Un freddo venerdì di gennaio del 1969, Ermanno Lavorini (allora quasi tredicenne) veniva rapito a Viareggio. Cinquant'anni dopo si torna a parlare di quel ragazzino trepidante per il famoso carnevale viareggino, un carnevale che non vedrà mai più. Ermanno oggi avrebbe 63 anni, ma mezzo secolo fa fu sequestrato sequestrato ed ucciso.

Quello stesso pomeriggio dell'ultimo giorno del mese di gennaio arrivò una telefonata a casa di Armando Lavorini, padre del piccolo; a rispondere fu Marinella, la figlia più grande che, in seguito alla richiesta di riscatto di ben 15 milioni di vecchie lire rabbrividì e lanciò un urlo agghiacciante.

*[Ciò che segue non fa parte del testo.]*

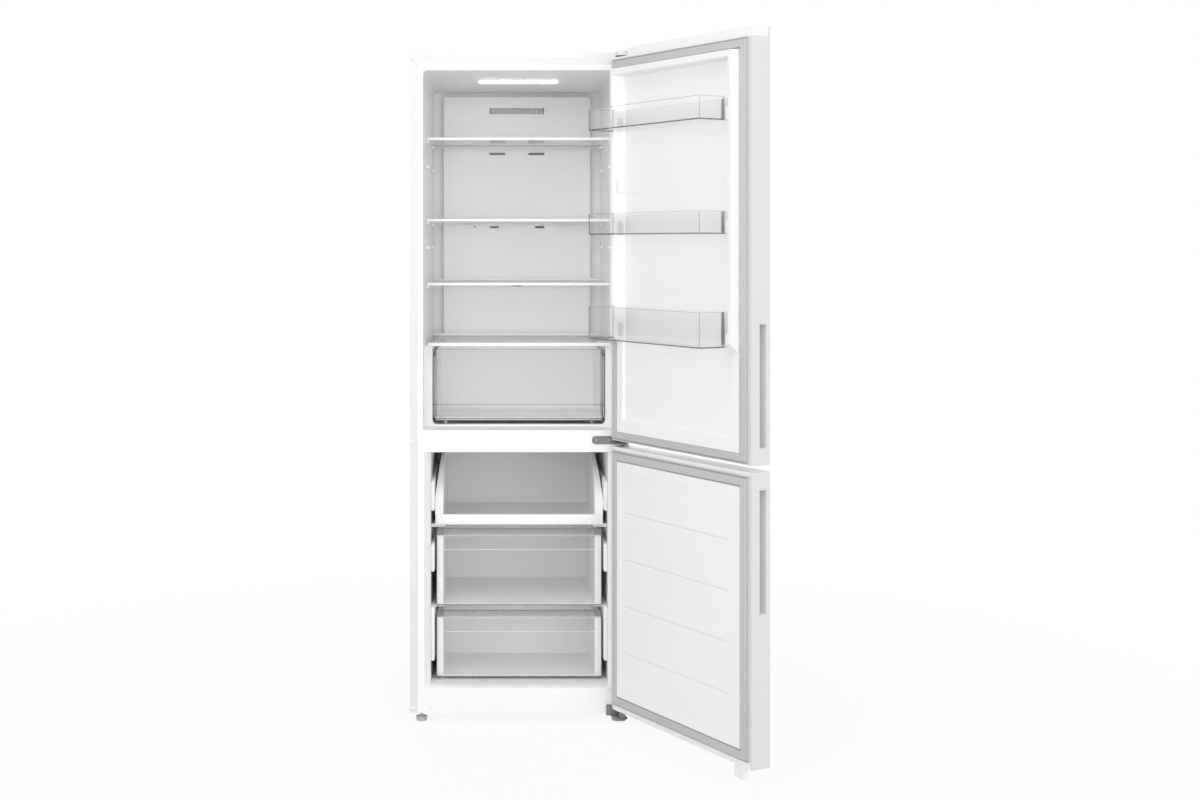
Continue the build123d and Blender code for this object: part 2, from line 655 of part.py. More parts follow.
coil_radius = 2.4
coil_rows = 12
with BuildPart() as condenser_coil:
    coil_plane_x = -foam_half_width + coil_radius + 0.1
    pitch = (coil_high_z - coil_low_z) / (coil_rows - 1)
    bend = pitch / 2
    with BuildLine(Plane.YZ.offset(coil_plane_x)) as route:
        for row in range(coil_rows):
            z = coil_low_z + row * pitch
            near, far = coil_low_y + bend, coil_high_y - bend
            start, end = (near, far) if row % 2 == 0 else (far, near)
            Line((start, z), (end, z))
            if row < coil_rows - 1:
                sign = 1 if row % 2 == 0 else -1
                ThreePointArc((end, z), (end + sign * bend, z + bend), (end, z + pitch))
    with BuildSketch(Plane(origin=route.line @ 0, z_dir=route.line % 0)):
        Circle(coil_radius)
    sweep(path=route.line)
save(condenser_coil, "condenser_coil")

# ---- Cold air: evaporator, fan, ducts -------------------------------------------------------------------
back_cover_y = (freezer_depth - 64.0, freezer_depth - 61.0)
evaporator_y = (freezer_depth - 50.0, freezer_depth)
evaporator_z = (freezer_bottom + 243.9, freezer_bottom + 453.9)
evaporator_half = freezer_half_width - 52.0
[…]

Ermanno, però, tre ore dopo il rapimento era già morto, probabilmente dopo un'atroce sofferenza. La stessa sofferenza l'hanno vissuta i suoi familiari nei 39 giorni successivi in cui, tra depistaggi, polemiche e scandali, non si trovava traccia del bambino. La salma fu poi ritrovata il 9 marzo dello stesso anno, nella sabbia della pineta di Marina di Vecchiano, un paese dell'hinterland pisano.

Un mistero che distrusse anche altre vite

Il caso Lavorini generò una concatenazione di tragedie legate sempre a quella di Ermanno, per il quale la pista seguita fu quella del delitto a sfondo sessuale. Un agghiacciante caso di pedofilia, pertanto, in un'epoca in cui il tema era ancora un tabù. Adolfo Meciani, ad esempio, si impiccò in carcere.

Si trattava di un quarantenne noto per frequentare i ragazzi della pineta, luogo conosciuto per gli incontri omosessuali. Meciani fu accusato di avere un coinvolgimento nel rapimento e nell'uccisione del ragazzino e, dopo aver rischiato per due volte il linciaggio pubblico, si tolse la vita in carcere a causa della vergogna per le ingiuste accuse che gli furono attribuite.

Tali accuse coinvolsero anche Giuseppe Zacconi, un nome celebre all'epoca nel mondo della cinematografia italiana, figlio dell'attore Ermete Zacconi. Anche lui sarà vittima di un violento linciaggio mediatico: morirà a causa di un infarto nel 1970.

Alla fine nella rete della giustizia rimasero tre giovani: Marco Baldisseri, all'epoca sedicenne, ed i due ventenni Pietro Vangioni e Rodolfo Della Latta.

Il loro coinvolgimento fu dovuto alla loro assidua frequentazione della pineta pisana. La vicenda portò a Viareggio i più grandi investigatori nazionali a studiare il caso, si passò prima a cercare un eventuale 'mostro' per poi puntare il dito su quelli che erano definiti "pederasti", ovvero uomini adulti che innescavano relazioni con adolescenti.

Le condanne che fecero tanto discutere l'Italia

Tra colpi di scena, depistaggi, false testimonianze, i tre indagati diedero vita ad un reciproco scarico di colpe che, unito ai numerosi cambi di versione, fece letteralmente impazzire la giustizia italiana. A causa di questo caos, il procedimento iniziò solo nel 1975, inizialmente il primo grado stabilì la condanna di Baldisseri a 19 anni di carcere, 15 per Della Latta, mentre Vangioni fu assolto per mancanza di prove.

Successivamente la sentenza fu modificata in appello ed i tre furono condannati per rapimento ai fini di estorsione ed omicidio preterintenzionale, era il 1977: Baldisseri fu condannato ad 8 anni e 6 mesi, a Della Latta ad 11 anni, Vangioni a 9 anni.

Il movente 'politico'

A distanza di cinquant'anni, però, ci sono tanti interrogativi che non hanno risposta, a partire da un movente che sarebbe stato modificato nel corso dei gradi di giudizio. La sentenza, infatti, venne confermata dalla Cassazione che legò però il rapimento ed il delitto a movimenti eversivi di estrema destra: il rapimento sarebbe stato finalizzato a chiedere un riscatto per finanziare le attività politche estremiste. Del resto il caso Lavorini può essere inserito in un contesto storico in cui la strategia della tensione è agli albori.

Il 12 dicembre del 1969, meno di un anno dopo, esplose la bomba che provocò la strage di Piazza Fontana e, probabilmente, il rapimento di Ermanno fu solo una 'falsa partenza' di quello che sarebbe stato un periodo triste e sanguinario. Eppure, prima di arrivare a questa tesi processuale, si preferì dare in pasto i presunti 'mostri' all'inferocita opinione pubblica.